━━━ RECORDS SUPPLIED ━━━

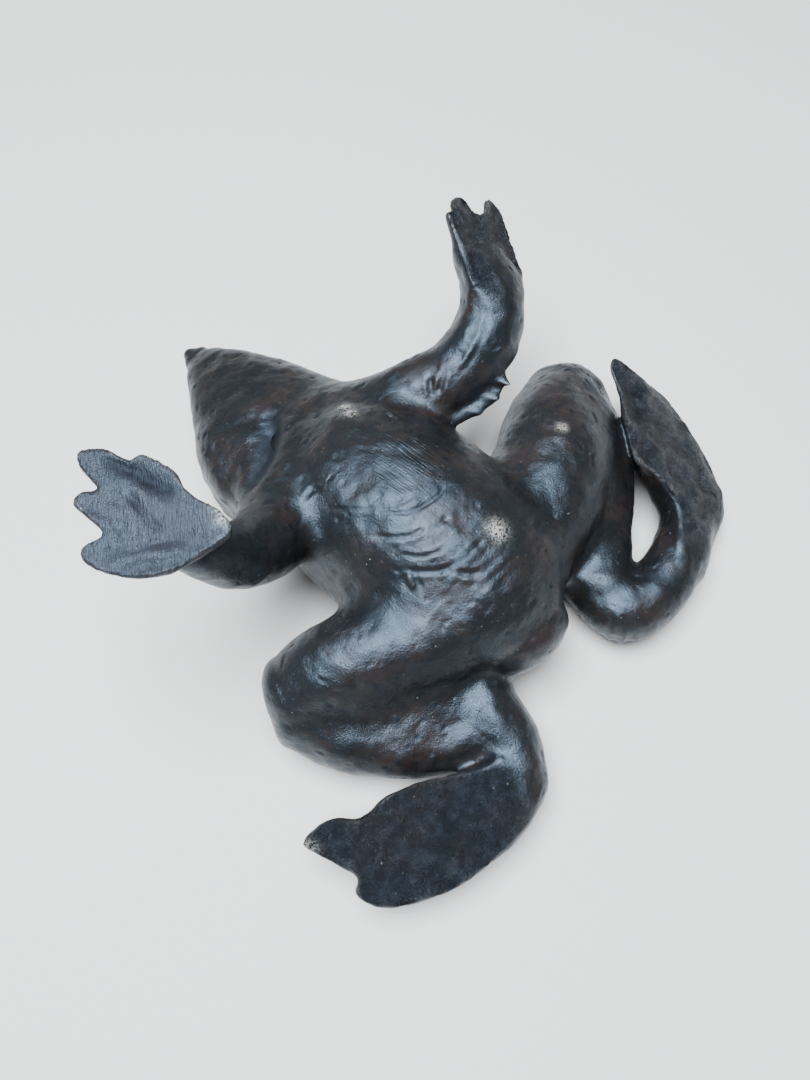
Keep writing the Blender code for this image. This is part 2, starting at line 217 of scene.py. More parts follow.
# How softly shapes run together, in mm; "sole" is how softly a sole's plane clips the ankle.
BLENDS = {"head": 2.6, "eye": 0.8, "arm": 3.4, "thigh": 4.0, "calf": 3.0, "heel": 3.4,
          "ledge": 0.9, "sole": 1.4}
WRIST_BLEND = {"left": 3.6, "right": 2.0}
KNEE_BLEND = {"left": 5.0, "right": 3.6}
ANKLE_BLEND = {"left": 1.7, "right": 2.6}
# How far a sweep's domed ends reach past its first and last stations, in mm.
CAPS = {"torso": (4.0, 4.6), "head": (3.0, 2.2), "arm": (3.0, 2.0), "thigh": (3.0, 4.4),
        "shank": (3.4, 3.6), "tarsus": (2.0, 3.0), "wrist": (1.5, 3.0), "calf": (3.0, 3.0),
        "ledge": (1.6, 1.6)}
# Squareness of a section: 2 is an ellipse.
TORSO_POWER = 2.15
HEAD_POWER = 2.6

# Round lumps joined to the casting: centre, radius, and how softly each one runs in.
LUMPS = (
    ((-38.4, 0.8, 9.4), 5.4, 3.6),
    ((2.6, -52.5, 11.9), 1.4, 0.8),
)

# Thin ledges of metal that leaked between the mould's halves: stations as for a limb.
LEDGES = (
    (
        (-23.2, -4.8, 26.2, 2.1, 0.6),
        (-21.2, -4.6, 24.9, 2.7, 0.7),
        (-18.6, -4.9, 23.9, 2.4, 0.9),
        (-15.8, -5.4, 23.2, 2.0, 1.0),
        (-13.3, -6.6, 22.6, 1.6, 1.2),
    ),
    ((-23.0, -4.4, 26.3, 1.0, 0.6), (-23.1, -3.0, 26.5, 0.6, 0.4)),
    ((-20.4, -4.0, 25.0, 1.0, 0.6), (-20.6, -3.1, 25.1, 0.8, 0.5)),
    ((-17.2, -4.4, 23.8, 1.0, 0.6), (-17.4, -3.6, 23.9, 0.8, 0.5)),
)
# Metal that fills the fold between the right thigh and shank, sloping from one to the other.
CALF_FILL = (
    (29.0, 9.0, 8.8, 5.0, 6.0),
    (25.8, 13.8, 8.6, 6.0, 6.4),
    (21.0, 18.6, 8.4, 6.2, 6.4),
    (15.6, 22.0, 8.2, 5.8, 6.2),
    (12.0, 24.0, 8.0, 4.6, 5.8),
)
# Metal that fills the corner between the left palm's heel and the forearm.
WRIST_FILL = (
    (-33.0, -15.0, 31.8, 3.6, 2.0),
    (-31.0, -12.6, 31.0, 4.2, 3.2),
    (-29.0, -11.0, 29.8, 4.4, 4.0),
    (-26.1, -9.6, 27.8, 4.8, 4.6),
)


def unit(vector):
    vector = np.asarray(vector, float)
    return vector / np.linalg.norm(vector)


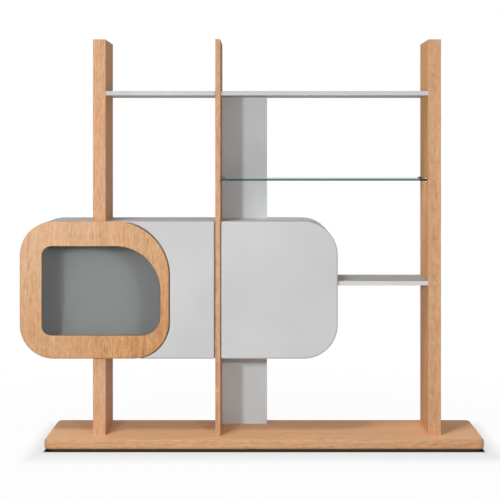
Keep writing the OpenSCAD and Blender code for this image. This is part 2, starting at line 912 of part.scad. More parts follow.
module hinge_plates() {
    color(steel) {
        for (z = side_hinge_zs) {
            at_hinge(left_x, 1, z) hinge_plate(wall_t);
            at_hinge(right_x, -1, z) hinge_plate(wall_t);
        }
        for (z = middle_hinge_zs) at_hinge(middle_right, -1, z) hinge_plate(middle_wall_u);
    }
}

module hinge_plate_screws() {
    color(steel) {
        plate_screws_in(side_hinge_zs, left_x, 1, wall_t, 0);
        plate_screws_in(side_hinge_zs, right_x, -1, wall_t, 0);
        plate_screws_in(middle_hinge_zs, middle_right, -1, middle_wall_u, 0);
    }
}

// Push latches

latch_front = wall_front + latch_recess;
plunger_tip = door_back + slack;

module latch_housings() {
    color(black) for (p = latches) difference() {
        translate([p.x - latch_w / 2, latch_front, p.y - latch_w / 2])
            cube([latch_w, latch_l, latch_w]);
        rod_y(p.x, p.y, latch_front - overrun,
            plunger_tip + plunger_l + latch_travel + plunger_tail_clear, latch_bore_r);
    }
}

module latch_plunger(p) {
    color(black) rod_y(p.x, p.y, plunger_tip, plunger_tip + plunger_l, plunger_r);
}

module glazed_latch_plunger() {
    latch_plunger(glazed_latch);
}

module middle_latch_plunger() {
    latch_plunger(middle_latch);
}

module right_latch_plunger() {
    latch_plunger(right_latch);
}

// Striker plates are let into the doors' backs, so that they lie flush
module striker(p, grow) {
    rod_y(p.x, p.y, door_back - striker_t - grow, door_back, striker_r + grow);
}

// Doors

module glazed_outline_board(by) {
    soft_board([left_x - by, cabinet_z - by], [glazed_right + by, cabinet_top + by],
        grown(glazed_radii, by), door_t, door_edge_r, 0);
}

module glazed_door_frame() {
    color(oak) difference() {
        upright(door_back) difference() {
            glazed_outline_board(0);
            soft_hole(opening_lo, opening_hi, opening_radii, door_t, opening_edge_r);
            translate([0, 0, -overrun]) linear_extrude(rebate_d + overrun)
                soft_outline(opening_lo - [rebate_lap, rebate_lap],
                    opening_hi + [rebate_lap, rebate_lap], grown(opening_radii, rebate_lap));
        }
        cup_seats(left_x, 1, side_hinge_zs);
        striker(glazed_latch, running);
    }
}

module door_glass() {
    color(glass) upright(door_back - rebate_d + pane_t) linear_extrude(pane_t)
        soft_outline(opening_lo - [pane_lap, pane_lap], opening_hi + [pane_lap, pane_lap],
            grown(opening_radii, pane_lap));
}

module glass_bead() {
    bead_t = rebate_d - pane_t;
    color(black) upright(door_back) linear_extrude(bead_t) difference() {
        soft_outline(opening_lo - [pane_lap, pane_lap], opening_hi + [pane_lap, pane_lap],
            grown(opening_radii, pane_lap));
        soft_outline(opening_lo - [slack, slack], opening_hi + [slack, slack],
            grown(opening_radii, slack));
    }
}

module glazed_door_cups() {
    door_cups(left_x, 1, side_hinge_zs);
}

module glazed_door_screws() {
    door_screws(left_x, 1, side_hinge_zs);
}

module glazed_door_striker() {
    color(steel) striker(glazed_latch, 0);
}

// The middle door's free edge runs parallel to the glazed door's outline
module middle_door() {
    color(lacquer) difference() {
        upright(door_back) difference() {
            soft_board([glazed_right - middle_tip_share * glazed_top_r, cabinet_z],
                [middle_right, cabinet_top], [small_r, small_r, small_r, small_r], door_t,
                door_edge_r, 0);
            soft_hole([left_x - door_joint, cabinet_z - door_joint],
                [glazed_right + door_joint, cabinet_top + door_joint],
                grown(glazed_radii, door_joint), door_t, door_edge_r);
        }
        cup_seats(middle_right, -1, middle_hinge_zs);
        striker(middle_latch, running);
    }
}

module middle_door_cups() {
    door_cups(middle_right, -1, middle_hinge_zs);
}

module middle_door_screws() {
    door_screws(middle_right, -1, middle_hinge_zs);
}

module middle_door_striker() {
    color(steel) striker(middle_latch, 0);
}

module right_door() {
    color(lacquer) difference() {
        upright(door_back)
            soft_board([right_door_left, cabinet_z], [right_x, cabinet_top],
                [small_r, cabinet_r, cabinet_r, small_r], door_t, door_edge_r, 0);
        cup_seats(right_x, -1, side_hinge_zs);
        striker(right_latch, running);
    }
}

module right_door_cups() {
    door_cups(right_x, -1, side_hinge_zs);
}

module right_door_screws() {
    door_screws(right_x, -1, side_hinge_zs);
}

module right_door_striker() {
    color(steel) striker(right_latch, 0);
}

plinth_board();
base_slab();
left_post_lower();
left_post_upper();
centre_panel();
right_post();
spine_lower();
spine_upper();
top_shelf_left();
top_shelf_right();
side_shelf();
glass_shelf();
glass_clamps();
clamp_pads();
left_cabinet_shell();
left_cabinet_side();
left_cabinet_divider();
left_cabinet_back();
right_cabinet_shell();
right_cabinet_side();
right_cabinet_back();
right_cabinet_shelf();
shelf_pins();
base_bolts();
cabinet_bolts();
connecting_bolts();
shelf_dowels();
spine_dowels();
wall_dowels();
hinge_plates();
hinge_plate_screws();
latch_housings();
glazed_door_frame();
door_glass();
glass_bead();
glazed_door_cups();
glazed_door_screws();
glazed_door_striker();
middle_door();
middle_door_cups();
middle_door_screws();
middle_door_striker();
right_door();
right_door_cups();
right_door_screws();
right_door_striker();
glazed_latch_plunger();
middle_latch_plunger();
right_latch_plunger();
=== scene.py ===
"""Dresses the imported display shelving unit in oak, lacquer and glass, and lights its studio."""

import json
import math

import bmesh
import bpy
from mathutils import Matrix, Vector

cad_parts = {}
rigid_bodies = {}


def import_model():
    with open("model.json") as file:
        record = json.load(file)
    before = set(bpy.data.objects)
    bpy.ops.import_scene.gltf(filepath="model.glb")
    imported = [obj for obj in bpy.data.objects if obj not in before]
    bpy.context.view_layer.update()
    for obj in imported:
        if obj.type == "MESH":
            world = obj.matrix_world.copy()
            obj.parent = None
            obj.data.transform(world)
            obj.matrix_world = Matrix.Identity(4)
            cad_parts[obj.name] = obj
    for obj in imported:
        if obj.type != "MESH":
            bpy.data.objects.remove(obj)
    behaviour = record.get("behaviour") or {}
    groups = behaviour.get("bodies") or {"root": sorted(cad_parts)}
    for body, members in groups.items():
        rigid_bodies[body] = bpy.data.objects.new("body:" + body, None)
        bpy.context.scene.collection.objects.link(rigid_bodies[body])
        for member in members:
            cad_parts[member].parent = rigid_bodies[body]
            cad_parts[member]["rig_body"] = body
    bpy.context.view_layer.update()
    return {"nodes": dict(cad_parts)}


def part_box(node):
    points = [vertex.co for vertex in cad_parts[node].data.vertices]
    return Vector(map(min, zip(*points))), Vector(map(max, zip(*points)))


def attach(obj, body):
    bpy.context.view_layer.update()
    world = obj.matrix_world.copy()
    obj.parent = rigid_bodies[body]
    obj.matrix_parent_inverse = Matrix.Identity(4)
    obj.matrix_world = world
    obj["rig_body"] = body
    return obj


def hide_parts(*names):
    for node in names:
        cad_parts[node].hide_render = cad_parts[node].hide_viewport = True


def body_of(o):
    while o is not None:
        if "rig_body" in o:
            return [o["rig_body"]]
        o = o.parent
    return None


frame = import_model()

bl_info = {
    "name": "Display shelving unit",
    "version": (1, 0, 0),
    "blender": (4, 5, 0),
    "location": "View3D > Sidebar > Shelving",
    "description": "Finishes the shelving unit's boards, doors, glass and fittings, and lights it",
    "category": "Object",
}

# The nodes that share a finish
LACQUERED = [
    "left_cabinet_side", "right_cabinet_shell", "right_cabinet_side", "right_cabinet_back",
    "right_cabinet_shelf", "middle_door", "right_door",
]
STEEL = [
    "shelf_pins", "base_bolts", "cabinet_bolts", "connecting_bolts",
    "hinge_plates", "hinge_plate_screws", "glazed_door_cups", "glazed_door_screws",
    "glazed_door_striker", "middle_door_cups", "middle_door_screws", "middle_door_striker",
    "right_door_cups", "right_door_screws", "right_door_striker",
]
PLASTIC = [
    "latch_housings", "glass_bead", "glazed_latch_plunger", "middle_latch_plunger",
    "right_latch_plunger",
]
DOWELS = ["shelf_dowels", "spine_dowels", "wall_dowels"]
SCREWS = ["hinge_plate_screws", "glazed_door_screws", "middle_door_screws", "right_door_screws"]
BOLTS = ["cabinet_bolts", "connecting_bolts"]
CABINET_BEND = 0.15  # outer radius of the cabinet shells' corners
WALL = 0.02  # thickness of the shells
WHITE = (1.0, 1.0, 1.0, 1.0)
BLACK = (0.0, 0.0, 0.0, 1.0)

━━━

*WHAT THE TASK REQUIRES:*
The lines above from the one containing "plinth_board();" through the one containing "for member in" are to be set down exactly, and no others.

*ANSWER FOR THE TASK:*
plinth_board();
base_slab();
left_post_lower();
left_post_upper();
centre_panel();
right_post();
spine_lower();
spine_upper();
top_shelf_left();
top_shelf_right();
side_shelf();
glass_shelf();
glass_clamps();
clamp_pads();
left_cabinet_shell();
left_cabinet_side();
left_cabinet_divider();
left_cabinet_back();
right_cabinet_shell();
right_cabinet_side();
right_cabinet_back();
right_cabinet_shelf();
shelf_pins();
base_bolts();
cabinet_bolts();
connecting_bolts();
shelf_dowels();
spine_dowels();
wall_dowels();
hinge_plates();
hinge_plate_screws();
latch_housings();
glazed_door_frame();
door_glass();
glass_bead();
glazed_door_cups();
glazed_door_screws();
glazed_door_striker();
middle_door();
middle_door_cups();
middle_door_screws();
middle_door_striker();
right_door();
right_door_cups();
right_door_screws();
right_door_striker();
glazed_latch_plunger();
middle_latch_plunger();
right_latch_plunger();
=== scene.py ===
"""Dresses the imported display shelving unit in oak, lacquer and glass, and lights its studio."""

import json
import math

import bmesh
import bpy
from mathutils import Matrix, Vector

cad_parts = {}
rigid_bodies = {}


def import_model():
    with open("model.json") as file:
        record = json.load(file)
    before = set(bpy.data.objects)
    bpy.ops.import_scene.gltf(filepath="model.glb")
    imported = [obj for obj in bpy.data.objects if obj not in before]
    bpy.context.view_layer.update()
    for obj in imported:
        if obj.type == "MESH":
            world = obj.matrix_world.copy()
            obj.parent = None
            obj.data.transform(world)
            obj.matrix_world = Matrix.Identity(4)
            cad_parts[obj.name] = obj
    for obj in imported:
        if obj.type != "MESH":
            bpy.data.objects.remove(obj)
    behaviour = record.get("behaviour") or {}
    groups = behaviour.get("bodies") or {"root": sorted(cad_parts)}
    for body, members in groups.items():
        rigid_bodies[body] = bpy.data.objects.new("body:" + body, None)
        bpy.context.scene.collection.objects.link(rigid_bodies[body])
        for member in members:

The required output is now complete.